It’s the holiday season on the brink of the new millennium in Manhattan, and temperamental, spoiled teenager Win Canterbury has just been informed of a major change. His parents want him to spend his private prep school’s four-day winter break with his grandmother in Mississippi. His wealthy best friend, Jules Brevard, who treats life like a “personal cruise ship of adventure,” tells Win to go hunting during his Southern vacation. After a short period of white-knuckle reservations, Win reluctantly agrees and heads to “Cottonlandia.” The ancestral, 3,000-acre cotton plantation features a crumbling main house and is home to a weathered local farmer named John Case, caretaker Gert, and Win’s decrepit grandmother, who appears gravely ill. Staying in his father’s childhood bedroom, Win experiences swift culture shock: The plantation’s accommodations are impossibly rustic, with limited electricity, no internet service, and no transportation. But this is the least of his worries. Win’s father unceremoniously arrives at the farm to announce federal charges being brought against him and that the teen’s mother has become emotionally unstable. The plantation will be Win’s new home indefinitely. After a period of denial, the truth sets in as Win, donning camouflage coveralls, must make peace with the dusty realities of Cottonlandia, his makeshift family, and a few ornery locals. Will the young, independent-minded, restless Win let the humble, backwoods country life of school, work, hunting, and dirt grow on him, or will he bolt back to the privileged urban glitz he’s accustomed to?
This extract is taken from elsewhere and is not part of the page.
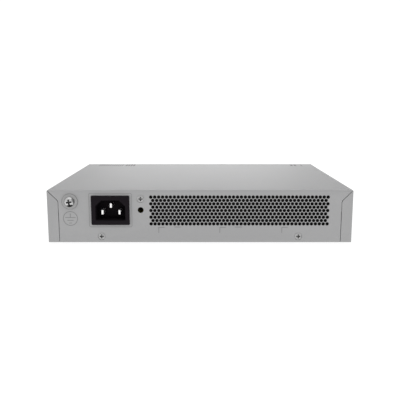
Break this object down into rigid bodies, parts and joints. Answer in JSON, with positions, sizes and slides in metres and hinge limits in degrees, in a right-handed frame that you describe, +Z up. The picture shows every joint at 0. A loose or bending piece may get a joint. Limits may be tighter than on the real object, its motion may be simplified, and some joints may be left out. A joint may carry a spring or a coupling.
{
  "type": "rackmount network switch",
  "caption": "Compact sheet-steel network switch with a perforated rear grille, mains inlet and ground terminal behind, and network ports and a mode button in front.",
  "frame": {"origin": "centre of the footprint's bounding box, on the surface that the rubber feet stand on", "axes": "+Z up, the ports face -Y, the mains inlet and the grille face +Y, +X is the side nearer the mains inlet"},
  "size_m": [0.25, 0.1852, 0.0451],
  "materials": {
    "grey_paint": "fine-textured light grey powder coat",
    "zinc_steel": "bright zinc-plated sheet steel",
    "bright_screw": "bright nickel plate",
    "black_plastic": "fine-grained black moulding",
    "tinned_brass": "tin plate",
    "rubber": "matt black rubber",
    "board_green": "green solder mask on glass laminate",
    "heatsink_black": "black anodised",
    "chip_black": "moulded epoxy",
    "clear_acrylic": "clear acrylic, slightly milky",
    "button_grey": "satin moulding",
    "yellow_tape": "polyester winding tape",
    "ferrite": "ground ferrite",
    "capacitor_sleeve": "shrunk plastic sleeve",
    "wire_brown": "insulated copper wire",
    "wire_blue": "insulated copper wire",
    "wire_green": "insulated copper wire",
    "wire_black": "insulated copper wires in a sleeve",
    "white_nylon": "natural nylon"
  },
  "bodies": {
    "casing": {"base_chassis": "zinc_steel", "bracket_screw": "bright_screw", "bulk_capacitor": "capacitor_sleeve", "chip_heatsink": "heatsink_black", "console_jack_insert": "black_plastic", "console_jack_shield": "zinc_steel", "dc_harness": "wire_black", "dc_plug_main": "white_nylon", "dc_plug_power": "white_nylon", "filter_choke": "yellow_tape", "front_panel": "grey_paint", "front_screw_left": "bright_screw", "front_screw_right": "bright_screw", "ground_nut": "zinc_steel", "inlet_housing": "black_plastic", "inlet_pin_earth": "tinned_brass", "inlet_pin_line": "tinned_brass", "inlet_pin_neutral": "tinned_brass", "insulation_film": "black_plastic", "light_pipe": "clear_acrylic", "magnetics_1": "chip_black", "magnetics_2": "chip_black", "main_board": "board_green", "mains_terminal": "white_nylon", "output_capacitor": "capacitor_sleeve", "port_block_1_insert": "black_plastic", "port_block_1_shield": "zinc_steel", "port_block_2_insert": "black_plastic", "port_block_2_shield": "zinc_steel", "power_board": "board_green", "rear_bracket": "zinc_steel", "rear_panel": "grey_paint", "rear_screw_far": "bright_screw", "rear_screw_near": "bright_screw", "rubber_foot_1": "rubber", "rubber_foot_2": "rubber", "rubber_foot_3": "rubber", "rubber_foot_4": "rubber", "screw_main_1": "bright_screw", "screw_main_2": "bright_screw", "screw_main_3": "bright_screw", "screw_power_1": "bright_screw", "screw_power_2": "bright_screw", "screw_power_3": "bright_screw", "sfp_cage": "zinc_steel", "sfp_connector_1": "black_plastic", "sfp_connector_2": "black_plastic", "side_screw_left": "bright_screw", "side_screw_right": "bright_screw", "switch_chip": "chip_black", "tact_switch": "chip_black", "top_cover": "grey_paint", "transformer_core": "ferrite", "transformer_winding": "yellow_tape", "wire_earth": "wire_green", "wire_line": "wire_brown", "wire_neutral": "wire_blue"},
    "mode_button": {"mode_button": "button_grey"},
    "ground_washer": {"ground_washer": "zinc_steel"},
    "ground_screw": {"ground_screw": "bright_screw"}
  },
  "joints": [
    {"name": "mode_button_press", "type": "slide", "parent": "casing", "child": "mode_button", "axis": [0, 1, 0], "range_m": [0, 0.0007], "stiffness_N_per_m": 1500},
    {"name": "ground_screw_travel", "type": "slide", "parent": "casing", "child": "ground_washer", "axis": [0, 1, 0], "range_m": [0, 0.004]},
    {"name": "ground_screw_turn", "type": "hinge", "parent": "ground_washer", "child": "ground_screw", "pos_m": [0.1062, 0.0884, 0.0356], "axis": [0, 1, 0], "range_deg": [0, 2058]}
  ],
  "couplings": [
    {"joint": "ground_screw_turn", "follows": "ground_screw_travel", "rad_per_m": 8976}
  ]
}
Key sets up this scenario expertly and sketches Cottonlandia with a gritty realism. The nearby town is populated with an endearing cast hobbled by poverty yet emboldened by Southern pride, and Win’s education percolates with the slow, persuasive simmer of the “new, strange life” that somehow just might work out. As “sentimental and impractical” as Win’s father considers the plantation, his son soon discovers a world of purpose, drive, and character-building work. This environment affords the author opportunities for descriptive brilliance, such as Win eating the gamey venison he’d shot days before that tasted “like the first time you try a lamb chop”; riding a mattress harnessed to the back of an ATV at a holiday party; and observing the local swamps at dusk “throbbing and pulsing with frogs and insects.” The tension between Win and his father is palpable, much in the same way as the teen’s resistance to settling into the slow, Southern way of life as the forgotten, bucolic cotton farm begins to blossom all around him. Key’s YA debut, Alabama Moon(2006), was released to wide acclaim, including a movie adaptation. Here, he utilizes the same seamless storytelling skills in an engrossing, resonant tale of humility, history, and the gravitas of family obligation. The author focuses on the excitement, the trepidation, and the anticipation of unknown places, new directions, and unfamiliar people. Key structures his introspective story around 87 brisk, clipped chapters, which serves to both tell a fast-paced, enjoyably uncomplicated tale and to create a simple yet memorable reading experience. Readers of Southern fiction and charmingly evocative tales of personal growth will find much to savor in this novel.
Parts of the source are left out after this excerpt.